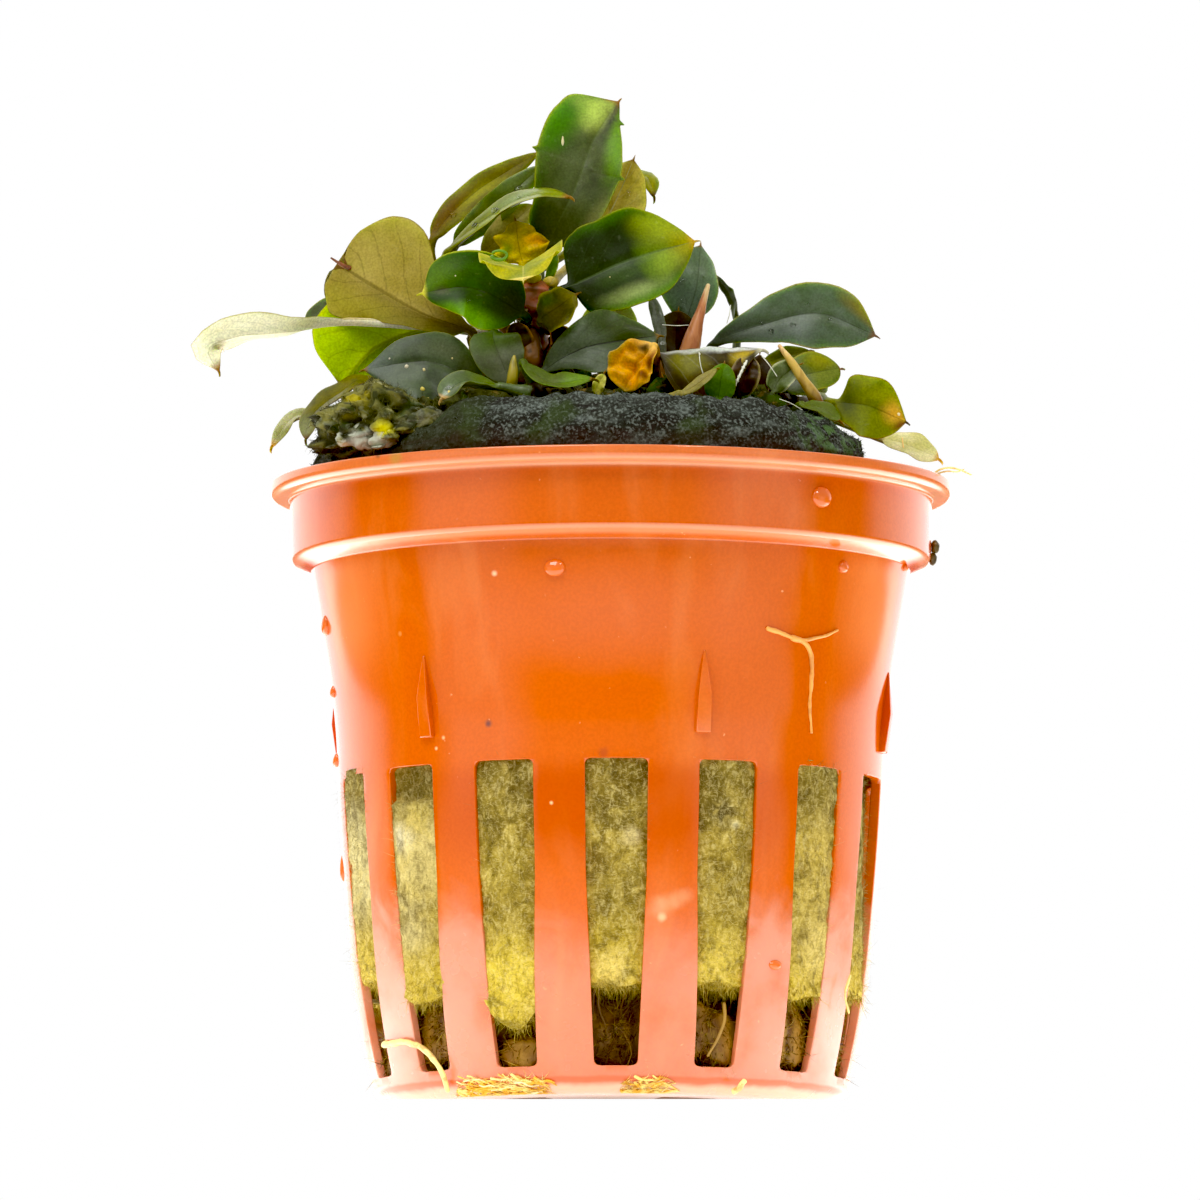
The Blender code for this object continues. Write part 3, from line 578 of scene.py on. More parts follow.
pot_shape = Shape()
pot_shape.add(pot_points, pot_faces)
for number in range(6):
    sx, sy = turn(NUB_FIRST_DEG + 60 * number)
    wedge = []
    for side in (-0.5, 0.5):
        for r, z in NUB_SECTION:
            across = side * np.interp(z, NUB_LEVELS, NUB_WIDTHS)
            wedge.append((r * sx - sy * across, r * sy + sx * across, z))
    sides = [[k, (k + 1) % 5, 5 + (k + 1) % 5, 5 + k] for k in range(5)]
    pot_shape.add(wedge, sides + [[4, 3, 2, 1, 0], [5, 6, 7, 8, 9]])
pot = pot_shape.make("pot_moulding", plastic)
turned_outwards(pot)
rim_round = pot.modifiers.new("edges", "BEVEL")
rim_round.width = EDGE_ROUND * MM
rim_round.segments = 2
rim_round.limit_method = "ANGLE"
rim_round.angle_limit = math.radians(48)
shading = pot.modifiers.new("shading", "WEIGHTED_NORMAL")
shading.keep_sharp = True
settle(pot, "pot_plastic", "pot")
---
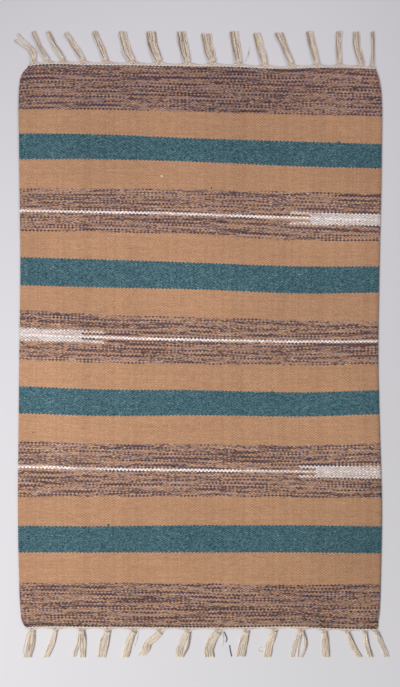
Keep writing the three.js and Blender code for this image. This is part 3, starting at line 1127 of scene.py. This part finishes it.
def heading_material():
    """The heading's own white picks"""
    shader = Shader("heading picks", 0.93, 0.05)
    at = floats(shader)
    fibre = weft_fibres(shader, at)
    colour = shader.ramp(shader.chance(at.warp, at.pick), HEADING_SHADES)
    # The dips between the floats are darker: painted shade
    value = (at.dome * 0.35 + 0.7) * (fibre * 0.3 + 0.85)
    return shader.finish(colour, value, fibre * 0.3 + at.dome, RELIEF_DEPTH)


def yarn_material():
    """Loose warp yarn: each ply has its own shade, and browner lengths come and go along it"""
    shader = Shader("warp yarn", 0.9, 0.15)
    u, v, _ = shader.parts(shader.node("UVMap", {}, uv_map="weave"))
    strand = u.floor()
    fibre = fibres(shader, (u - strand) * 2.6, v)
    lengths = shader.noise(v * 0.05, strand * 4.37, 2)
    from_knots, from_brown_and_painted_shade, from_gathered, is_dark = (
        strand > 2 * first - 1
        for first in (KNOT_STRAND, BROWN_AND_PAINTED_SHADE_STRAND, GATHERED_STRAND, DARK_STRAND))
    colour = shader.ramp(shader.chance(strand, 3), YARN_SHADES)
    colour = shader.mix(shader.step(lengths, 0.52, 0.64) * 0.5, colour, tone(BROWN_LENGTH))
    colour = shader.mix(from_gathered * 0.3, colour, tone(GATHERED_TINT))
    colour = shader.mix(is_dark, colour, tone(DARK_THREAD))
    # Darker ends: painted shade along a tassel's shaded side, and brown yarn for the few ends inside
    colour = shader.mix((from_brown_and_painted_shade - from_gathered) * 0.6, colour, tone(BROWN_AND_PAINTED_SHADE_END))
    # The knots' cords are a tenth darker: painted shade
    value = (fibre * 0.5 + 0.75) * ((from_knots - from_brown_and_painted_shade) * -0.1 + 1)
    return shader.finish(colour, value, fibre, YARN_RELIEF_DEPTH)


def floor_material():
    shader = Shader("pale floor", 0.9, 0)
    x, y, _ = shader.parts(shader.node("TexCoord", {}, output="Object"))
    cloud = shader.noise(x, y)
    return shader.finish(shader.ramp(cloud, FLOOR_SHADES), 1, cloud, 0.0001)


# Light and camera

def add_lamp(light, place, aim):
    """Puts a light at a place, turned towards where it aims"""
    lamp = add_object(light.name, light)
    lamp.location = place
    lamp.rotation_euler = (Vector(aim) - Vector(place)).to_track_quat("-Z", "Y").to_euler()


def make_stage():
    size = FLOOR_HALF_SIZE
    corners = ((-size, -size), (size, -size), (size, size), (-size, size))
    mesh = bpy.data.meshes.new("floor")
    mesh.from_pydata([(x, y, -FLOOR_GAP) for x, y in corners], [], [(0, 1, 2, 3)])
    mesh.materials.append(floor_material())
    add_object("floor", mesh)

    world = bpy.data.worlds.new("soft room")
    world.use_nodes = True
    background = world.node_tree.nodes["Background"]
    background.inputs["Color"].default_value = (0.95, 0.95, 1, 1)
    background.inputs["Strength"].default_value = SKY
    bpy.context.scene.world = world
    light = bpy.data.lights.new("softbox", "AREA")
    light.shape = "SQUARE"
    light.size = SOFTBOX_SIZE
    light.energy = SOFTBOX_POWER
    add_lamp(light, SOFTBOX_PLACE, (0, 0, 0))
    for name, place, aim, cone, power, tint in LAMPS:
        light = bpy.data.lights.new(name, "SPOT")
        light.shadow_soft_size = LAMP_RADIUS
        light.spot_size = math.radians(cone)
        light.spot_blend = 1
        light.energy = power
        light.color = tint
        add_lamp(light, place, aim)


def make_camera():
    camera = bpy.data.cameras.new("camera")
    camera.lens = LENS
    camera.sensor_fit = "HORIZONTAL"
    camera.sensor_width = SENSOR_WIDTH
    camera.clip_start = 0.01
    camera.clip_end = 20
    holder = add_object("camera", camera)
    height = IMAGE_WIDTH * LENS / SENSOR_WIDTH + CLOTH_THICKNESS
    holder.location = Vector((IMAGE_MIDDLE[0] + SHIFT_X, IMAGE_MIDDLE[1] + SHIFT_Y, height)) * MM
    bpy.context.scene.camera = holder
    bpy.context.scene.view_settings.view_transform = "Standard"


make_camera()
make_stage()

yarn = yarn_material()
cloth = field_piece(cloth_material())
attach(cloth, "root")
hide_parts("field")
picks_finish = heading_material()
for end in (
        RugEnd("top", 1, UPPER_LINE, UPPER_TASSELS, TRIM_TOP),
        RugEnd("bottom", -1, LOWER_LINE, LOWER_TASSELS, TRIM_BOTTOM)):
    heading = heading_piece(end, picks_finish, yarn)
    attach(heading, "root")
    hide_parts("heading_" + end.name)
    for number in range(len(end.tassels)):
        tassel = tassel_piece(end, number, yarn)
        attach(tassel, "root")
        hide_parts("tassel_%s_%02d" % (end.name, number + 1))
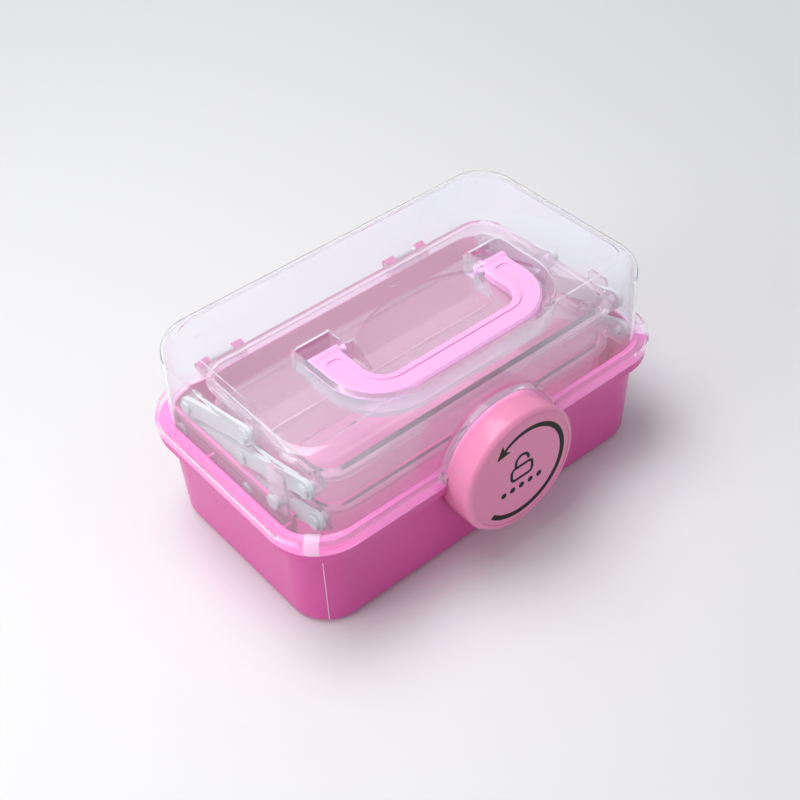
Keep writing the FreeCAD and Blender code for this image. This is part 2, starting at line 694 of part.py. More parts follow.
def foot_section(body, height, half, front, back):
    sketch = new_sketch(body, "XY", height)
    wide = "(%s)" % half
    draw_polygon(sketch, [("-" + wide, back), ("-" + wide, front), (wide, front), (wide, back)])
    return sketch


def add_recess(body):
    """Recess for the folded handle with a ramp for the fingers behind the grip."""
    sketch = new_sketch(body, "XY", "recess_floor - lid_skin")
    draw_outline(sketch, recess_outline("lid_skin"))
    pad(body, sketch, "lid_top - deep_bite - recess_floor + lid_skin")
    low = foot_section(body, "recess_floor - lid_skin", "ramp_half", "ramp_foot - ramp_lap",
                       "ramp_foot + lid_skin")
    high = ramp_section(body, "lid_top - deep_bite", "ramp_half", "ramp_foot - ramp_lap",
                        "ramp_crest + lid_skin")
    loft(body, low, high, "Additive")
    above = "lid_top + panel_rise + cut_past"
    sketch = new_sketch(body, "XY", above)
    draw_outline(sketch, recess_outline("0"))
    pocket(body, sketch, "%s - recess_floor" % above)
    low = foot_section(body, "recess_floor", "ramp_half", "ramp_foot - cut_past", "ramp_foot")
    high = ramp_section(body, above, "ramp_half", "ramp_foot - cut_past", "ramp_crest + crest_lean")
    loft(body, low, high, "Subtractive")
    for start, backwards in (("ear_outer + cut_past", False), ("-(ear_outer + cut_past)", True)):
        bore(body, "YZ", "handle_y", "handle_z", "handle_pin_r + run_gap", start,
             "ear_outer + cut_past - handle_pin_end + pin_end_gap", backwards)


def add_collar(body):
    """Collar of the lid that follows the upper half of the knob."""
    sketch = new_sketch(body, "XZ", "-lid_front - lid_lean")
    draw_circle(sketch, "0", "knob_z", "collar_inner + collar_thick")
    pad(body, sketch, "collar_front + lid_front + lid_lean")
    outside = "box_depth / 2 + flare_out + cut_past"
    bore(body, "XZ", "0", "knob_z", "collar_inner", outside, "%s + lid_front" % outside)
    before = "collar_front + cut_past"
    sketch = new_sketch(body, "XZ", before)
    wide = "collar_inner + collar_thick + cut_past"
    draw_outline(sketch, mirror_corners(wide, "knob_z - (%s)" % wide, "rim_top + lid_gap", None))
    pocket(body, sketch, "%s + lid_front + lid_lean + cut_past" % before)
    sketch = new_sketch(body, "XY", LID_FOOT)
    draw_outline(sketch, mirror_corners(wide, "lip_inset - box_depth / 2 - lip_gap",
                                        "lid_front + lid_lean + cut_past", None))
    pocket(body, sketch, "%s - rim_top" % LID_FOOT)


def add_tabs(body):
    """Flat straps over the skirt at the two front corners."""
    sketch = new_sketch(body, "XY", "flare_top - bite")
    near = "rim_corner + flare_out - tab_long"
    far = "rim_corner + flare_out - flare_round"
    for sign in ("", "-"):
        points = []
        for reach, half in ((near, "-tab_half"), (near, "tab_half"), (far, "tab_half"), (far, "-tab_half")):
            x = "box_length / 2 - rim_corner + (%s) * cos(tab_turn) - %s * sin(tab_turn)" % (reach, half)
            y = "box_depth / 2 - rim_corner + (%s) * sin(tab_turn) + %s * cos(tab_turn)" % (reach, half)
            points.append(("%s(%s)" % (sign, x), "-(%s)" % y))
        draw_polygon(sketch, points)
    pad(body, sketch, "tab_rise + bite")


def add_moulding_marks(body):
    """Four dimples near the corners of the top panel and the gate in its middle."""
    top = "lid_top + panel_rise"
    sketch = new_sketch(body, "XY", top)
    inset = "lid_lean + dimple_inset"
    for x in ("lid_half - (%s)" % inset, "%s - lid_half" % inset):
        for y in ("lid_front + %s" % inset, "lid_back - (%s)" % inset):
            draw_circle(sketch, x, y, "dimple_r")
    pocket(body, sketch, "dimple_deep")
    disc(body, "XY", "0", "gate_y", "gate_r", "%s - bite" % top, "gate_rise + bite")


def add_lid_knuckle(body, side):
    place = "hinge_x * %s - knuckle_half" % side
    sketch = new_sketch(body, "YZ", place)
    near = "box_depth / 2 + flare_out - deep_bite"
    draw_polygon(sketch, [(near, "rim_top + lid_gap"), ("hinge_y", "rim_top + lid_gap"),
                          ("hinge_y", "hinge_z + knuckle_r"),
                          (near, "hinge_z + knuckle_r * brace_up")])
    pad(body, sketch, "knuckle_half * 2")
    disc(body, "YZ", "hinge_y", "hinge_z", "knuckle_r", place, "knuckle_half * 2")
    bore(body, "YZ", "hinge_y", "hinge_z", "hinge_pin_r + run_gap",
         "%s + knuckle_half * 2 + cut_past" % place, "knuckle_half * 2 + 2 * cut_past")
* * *
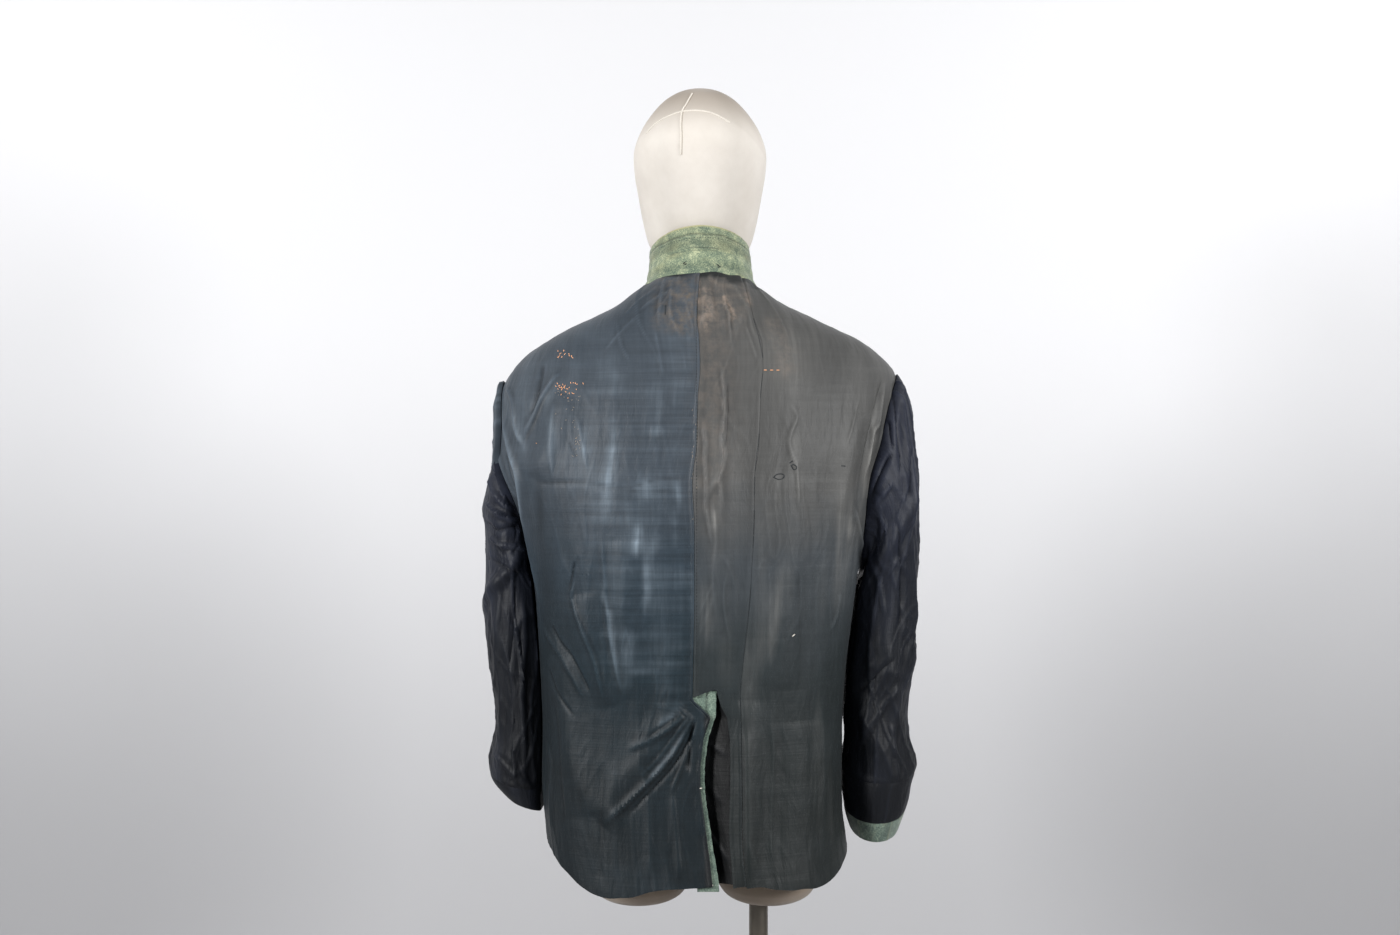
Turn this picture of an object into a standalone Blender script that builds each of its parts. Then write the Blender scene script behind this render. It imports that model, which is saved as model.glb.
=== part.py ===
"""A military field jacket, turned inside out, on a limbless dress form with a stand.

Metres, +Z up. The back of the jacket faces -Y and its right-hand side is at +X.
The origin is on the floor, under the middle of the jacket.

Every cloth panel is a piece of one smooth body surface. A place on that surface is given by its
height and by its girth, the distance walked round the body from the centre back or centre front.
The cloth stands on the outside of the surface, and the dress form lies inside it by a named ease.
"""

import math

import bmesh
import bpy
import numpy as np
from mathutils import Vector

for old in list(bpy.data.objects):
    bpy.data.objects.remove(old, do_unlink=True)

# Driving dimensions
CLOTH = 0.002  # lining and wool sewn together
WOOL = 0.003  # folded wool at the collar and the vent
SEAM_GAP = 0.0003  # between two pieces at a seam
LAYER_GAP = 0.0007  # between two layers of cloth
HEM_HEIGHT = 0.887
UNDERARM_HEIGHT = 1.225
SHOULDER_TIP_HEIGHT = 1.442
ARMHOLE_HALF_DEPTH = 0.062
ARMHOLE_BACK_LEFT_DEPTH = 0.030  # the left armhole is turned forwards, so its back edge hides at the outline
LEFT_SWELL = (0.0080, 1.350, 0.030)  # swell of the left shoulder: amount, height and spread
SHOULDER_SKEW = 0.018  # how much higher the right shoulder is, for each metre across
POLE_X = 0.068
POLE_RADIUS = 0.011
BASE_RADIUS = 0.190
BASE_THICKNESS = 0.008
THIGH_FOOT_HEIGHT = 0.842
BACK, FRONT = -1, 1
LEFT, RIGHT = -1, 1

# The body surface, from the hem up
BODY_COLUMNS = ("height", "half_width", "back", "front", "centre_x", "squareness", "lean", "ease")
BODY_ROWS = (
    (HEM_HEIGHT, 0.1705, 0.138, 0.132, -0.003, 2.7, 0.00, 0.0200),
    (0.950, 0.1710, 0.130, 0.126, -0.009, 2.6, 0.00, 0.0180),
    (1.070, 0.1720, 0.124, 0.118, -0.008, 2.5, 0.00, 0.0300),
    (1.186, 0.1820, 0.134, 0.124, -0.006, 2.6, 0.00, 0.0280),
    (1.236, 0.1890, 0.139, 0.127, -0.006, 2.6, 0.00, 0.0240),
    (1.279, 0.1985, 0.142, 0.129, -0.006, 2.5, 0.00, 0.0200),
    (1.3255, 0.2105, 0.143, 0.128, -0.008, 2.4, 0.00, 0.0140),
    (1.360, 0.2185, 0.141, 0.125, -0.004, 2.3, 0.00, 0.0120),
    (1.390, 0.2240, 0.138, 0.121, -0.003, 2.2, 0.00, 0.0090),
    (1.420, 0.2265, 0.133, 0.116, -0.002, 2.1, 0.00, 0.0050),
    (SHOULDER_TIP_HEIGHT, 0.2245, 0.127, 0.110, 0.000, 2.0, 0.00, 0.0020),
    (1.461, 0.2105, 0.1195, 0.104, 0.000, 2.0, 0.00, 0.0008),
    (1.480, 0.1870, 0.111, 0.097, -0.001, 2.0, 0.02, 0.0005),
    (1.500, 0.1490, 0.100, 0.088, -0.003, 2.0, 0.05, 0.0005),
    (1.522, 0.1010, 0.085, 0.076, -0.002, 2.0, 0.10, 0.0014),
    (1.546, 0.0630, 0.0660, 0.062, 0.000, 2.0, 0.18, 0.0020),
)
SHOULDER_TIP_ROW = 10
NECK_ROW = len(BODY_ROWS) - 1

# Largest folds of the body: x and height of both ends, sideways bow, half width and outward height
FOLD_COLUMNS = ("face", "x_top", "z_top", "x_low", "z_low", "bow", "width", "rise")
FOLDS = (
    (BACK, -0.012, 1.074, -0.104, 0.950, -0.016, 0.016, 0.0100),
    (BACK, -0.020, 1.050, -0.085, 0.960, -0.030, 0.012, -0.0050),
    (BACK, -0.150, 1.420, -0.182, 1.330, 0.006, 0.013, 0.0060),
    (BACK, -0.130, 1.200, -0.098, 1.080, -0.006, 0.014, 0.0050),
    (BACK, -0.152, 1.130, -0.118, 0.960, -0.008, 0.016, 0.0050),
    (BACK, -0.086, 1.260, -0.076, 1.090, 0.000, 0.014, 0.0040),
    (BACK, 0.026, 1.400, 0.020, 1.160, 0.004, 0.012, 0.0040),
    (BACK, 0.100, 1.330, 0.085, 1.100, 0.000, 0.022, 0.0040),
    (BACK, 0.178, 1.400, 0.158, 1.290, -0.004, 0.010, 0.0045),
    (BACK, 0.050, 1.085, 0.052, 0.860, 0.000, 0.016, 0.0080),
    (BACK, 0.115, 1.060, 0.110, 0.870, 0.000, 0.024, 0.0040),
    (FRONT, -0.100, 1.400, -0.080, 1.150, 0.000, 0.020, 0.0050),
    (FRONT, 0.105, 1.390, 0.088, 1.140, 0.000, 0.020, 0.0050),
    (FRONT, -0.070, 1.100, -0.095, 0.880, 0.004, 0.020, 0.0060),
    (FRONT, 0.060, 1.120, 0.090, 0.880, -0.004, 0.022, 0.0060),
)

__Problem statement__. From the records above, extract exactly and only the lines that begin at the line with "Keep writing the three.js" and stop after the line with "return shader.finish(colour, value, fibre *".

__Answer__.
Keep writing the three.js and Blender code for this image. This is part 3, starting at line 1127 of scene.py. This part finishes it.
def heading_material():
    """The heading's own white picks"""
    shader = Shader("heading picks", 0.93, 0.05)
    at = floats(shader)
    fibre = weft_fibres(shader, at)
    colour = shader.ramp(shader.chance(at.warp, at.pick), HEADING_SHADES)
    # The dips between the floats are darker: painted shade
    value = (at.dome * 0.35 + 0.7) * (fibre * 0.3 + 0.85)
    return shader.finish(colour, value, fibre * 0.3 + at.dome, RELIEF_DEPTH)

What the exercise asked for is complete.